By using essentially wholesale site gas instead of increasingly expensive diesel, Ruppelt estimates that they save $30 million dollars per year per fleet on fuel costs—at prices in effect at this writing. That switch also reduces CO2 emissions by about 27 percent he said, quoting the Environmental Protection Agency website.
“If you’re not using natural gas to power your operations in the Permian Basin, you need to focus on it because the diesel prices are so incredibly high,” he recommended.
Simulfracs are another area in which frac technologies and methods are reaching for greater efficiency. When asked about that, Ruppelt responded, “Every single one of our fleets in Texas right now is doing simulfracs.” That amounts to seven total fleets. The company also works in the Marcellus.
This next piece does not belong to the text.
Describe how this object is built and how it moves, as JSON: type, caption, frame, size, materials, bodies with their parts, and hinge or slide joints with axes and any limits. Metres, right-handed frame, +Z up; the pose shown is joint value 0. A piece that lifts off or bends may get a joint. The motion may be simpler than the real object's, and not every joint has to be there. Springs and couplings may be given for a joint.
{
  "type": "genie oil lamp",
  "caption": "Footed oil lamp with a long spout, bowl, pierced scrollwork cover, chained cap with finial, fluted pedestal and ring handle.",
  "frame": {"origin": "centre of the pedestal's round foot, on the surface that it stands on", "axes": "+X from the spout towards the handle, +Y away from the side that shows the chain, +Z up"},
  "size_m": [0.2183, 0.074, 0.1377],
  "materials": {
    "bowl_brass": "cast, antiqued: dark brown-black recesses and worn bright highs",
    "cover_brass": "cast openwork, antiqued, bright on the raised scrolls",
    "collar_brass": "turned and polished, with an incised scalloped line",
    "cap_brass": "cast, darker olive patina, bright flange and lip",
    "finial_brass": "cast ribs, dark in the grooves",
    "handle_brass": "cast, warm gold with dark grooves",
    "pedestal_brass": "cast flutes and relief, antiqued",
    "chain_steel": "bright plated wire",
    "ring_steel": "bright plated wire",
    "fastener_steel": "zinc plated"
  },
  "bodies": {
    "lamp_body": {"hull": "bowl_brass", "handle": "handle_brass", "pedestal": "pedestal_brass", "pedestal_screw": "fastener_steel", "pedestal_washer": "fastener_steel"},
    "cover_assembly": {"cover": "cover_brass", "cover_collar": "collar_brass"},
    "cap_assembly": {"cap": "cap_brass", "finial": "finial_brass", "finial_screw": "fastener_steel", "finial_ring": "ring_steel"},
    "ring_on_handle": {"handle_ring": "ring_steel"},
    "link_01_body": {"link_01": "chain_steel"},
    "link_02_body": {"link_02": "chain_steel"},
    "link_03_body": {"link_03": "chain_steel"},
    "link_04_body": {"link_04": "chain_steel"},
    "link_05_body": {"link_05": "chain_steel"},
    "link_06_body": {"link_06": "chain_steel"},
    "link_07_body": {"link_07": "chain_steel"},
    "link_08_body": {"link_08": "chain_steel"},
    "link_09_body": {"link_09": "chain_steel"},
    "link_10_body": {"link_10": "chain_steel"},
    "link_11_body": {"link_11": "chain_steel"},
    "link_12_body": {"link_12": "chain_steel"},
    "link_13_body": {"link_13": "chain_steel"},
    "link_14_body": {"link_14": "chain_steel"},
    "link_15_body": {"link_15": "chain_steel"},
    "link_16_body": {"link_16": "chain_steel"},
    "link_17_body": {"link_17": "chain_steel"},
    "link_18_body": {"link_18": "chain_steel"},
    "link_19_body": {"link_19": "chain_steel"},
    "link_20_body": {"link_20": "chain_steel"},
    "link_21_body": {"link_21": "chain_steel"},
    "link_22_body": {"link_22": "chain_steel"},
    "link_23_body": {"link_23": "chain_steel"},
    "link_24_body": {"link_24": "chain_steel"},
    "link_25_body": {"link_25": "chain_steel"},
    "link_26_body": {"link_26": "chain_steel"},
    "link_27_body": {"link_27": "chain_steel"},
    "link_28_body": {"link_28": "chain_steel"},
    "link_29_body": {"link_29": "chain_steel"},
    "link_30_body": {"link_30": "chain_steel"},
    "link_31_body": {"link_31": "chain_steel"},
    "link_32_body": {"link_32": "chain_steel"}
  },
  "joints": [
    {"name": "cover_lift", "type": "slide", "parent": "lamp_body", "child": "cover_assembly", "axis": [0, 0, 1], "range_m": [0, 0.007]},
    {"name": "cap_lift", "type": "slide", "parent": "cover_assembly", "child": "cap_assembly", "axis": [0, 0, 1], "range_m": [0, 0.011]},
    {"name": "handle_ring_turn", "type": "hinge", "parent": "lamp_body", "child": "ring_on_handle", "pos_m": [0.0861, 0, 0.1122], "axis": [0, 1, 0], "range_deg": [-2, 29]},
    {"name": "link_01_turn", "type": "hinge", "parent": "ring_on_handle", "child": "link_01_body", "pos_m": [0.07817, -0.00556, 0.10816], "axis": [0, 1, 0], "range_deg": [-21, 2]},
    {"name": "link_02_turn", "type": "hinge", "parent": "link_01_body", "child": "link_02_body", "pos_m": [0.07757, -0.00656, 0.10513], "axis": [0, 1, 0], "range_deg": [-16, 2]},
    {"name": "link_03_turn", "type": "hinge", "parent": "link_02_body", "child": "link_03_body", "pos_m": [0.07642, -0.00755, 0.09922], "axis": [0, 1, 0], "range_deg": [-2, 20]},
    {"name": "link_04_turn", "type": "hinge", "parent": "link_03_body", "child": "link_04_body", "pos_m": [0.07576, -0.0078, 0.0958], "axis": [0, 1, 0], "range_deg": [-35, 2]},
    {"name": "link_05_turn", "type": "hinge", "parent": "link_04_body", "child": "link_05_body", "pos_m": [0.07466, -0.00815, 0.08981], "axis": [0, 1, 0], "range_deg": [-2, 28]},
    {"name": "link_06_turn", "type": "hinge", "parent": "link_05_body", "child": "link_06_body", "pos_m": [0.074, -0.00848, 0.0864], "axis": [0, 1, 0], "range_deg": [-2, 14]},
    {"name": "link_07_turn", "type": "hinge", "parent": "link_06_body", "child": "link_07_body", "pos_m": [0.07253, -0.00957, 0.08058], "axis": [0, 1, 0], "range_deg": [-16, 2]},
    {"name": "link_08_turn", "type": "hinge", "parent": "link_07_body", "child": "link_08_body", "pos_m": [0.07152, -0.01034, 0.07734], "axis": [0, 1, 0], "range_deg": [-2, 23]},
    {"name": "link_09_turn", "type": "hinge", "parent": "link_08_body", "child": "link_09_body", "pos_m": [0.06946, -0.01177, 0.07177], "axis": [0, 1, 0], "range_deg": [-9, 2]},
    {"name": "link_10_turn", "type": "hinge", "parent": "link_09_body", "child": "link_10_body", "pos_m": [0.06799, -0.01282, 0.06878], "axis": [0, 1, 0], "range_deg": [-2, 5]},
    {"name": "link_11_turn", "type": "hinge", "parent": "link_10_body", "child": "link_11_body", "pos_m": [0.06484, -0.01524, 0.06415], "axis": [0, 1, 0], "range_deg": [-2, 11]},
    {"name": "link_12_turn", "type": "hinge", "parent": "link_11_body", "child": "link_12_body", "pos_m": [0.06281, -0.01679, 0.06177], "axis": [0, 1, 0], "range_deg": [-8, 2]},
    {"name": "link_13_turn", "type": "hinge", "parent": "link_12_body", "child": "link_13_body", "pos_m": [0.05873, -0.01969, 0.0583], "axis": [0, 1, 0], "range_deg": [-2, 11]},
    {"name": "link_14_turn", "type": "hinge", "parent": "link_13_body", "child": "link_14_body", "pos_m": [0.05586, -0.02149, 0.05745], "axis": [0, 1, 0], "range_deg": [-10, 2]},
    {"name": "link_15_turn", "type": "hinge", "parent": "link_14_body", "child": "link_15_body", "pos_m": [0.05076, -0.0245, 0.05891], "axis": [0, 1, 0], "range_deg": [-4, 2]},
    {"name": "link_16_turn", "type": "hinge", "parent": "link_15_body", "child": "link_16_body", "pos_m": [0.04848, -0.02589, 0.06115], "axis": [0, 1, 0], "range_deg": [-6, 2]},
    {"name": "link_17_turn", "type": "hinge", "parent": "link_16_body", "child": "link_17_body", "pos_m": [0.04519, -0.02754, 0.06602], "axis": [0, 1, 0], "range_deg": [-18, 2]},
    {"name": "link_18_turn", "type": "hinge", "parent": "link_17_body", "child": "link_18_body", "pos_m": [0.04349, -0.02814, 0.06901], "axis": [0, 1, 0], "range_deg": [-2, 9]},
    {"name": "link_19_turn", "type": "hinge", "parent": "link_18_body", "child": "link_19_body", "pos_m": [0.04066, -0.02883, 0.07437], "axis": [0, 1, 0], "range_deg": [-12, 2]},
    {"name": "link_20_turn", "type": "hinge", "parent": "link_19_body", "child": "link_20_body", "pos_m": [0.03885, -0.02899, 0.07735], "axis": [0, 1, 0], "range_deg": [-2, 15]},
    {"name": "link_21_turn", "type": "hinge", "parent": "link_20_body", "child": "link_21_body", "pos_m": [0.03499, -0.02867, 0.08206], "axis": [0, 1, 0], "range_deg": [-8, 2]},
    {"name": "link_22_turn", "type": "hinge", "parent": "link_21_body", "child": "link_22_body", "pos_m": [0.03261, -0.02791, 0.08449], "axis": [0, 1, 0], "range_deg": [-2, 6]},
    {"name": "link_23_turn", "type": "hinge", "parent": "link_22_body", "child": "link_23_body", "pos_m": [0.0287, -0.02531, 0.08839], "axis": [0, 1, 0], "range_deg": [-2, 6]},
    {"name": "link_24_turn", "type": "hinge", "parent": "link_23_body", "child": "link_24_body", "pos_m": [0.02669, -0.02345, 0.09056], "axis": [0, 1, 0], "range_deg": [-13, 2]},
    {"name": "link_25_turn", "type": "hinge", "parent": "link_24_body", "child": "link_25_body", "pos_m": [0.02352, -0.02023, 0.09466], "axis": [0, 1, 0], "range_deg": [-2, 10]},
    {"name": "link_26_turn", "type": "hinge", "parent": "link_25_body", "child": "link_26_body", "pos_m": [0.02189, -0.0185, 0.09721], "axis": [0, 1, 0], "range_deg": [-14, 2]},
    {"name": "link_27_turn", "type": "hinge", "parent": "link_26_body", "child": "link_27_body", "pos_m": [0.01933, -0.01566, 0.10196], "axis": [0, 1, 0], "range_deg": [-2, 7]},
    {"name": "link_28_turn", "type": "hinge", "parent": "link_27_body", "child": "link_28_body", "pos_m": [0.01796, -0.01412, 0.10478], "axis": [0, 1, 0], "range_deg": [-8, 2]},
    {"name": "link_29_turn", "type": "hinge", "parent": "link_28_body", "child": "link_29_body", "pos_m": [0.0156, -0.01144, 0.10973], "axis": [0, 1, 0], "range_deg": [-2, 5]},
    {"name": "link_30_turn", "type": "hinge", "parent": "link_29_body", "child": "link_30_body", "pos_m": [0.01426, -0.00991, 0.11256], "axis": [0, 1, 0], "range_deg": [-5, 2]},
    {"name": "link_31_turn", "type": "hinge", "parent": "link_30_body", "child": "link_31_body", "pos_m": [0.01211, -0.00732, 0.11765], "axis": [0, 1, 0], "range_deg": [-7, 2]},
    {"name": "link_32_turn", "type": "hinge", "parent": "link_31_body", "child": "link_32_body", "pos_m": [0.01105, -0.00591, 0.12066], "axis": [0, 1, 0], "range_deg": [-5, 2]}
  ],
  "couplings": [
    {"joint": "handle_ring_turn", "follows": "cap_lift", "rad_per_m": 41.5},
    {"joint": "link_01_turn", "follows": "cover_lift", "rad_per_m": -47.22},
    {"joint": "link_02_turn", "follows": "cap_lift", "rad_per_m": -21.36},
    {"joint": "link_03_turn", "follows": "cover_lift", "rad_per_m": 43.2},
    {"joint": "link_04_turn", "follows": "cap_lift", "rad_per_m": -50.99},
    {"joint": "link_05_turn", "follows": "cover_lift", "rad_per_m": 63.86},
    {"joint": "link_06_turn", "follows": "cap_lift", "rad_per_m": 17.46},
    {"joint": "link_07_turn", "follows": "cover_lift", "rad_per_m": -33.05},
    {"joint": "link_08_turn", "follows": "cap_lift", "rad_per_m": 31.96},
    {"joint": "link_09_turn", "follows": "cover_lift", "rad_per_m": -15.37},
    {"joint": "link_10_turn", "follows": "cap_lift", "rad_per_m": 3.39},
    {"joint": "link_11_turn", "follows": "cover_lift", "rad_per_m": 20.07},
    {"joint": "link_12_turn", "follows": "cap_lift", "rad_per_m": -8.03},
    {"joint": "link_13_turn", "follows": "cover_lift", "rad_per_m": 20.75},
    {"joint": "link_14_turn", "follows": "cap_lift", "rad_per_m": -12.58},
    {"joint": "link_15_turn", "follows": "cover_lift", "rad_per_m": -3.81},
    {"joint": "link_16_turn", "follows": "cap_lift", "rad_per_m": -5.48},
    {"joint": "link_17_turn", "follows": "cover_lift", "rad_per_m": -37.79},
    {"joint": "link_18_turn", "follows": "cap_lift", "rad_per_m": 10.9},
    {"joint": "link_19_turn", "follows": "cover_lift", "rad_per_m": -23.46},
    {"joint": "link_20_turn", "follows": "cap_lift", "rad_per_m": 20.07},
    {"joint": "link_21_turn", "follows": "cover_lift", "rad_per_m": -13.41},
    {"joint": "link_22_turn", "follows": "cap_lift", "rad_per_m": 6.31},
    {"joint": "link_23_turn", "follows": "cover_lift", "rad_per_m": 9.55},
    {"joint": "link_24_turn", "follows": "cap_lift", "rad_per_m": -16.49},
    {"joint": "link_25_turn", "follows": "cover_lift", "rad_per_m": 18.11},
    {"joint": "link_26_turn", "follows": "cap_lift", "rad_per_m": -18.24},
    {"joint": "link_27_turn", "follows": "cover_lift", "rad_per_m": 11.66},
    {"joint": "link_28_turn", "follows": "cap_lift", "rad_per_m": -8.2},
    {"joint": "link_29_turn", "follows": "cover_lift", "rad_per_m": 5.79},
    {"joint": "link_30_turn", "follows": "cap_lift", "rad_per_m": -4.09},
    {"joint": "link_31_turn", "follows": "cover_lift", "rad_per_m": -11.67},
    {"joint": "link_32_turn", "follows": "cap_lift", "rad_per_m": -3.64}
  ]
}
By using gas turbines that create 7,000 hp each instead of diesels making just 2,500 hp, their equipment trailers require less space, adding to the benefits of a simulfrac. “Our footprint is about half that of a diesel fleet,” he said. “We can fit about two-and-a-half trailers into the foot print of one” of the diesel variety trailers.
Long-term business model
Evolution’s typical client is a supermajor or a large independent with an innovative outlook, Ruppelt said. With these companies Evolution has signed long term contracts, which has helped them weather downturns in two ways. One is that, even during the depths of the 2020 quarantines, their business stayed strong and, second, that job security was one of the factors that allowed them to hire and keep good staff. In fact, said Ruppelt, the company continued to invest in technology R&D during 2020-2021, hiring more engineers to do that research.
Continual R&D and innovation is helping clean up balance sheets, well sites, and air quality, checking a lot of boxes in the process. In the frac sector as with most areas these days, there is no such thing as standing still. Those who are not going forward are sliding backwards.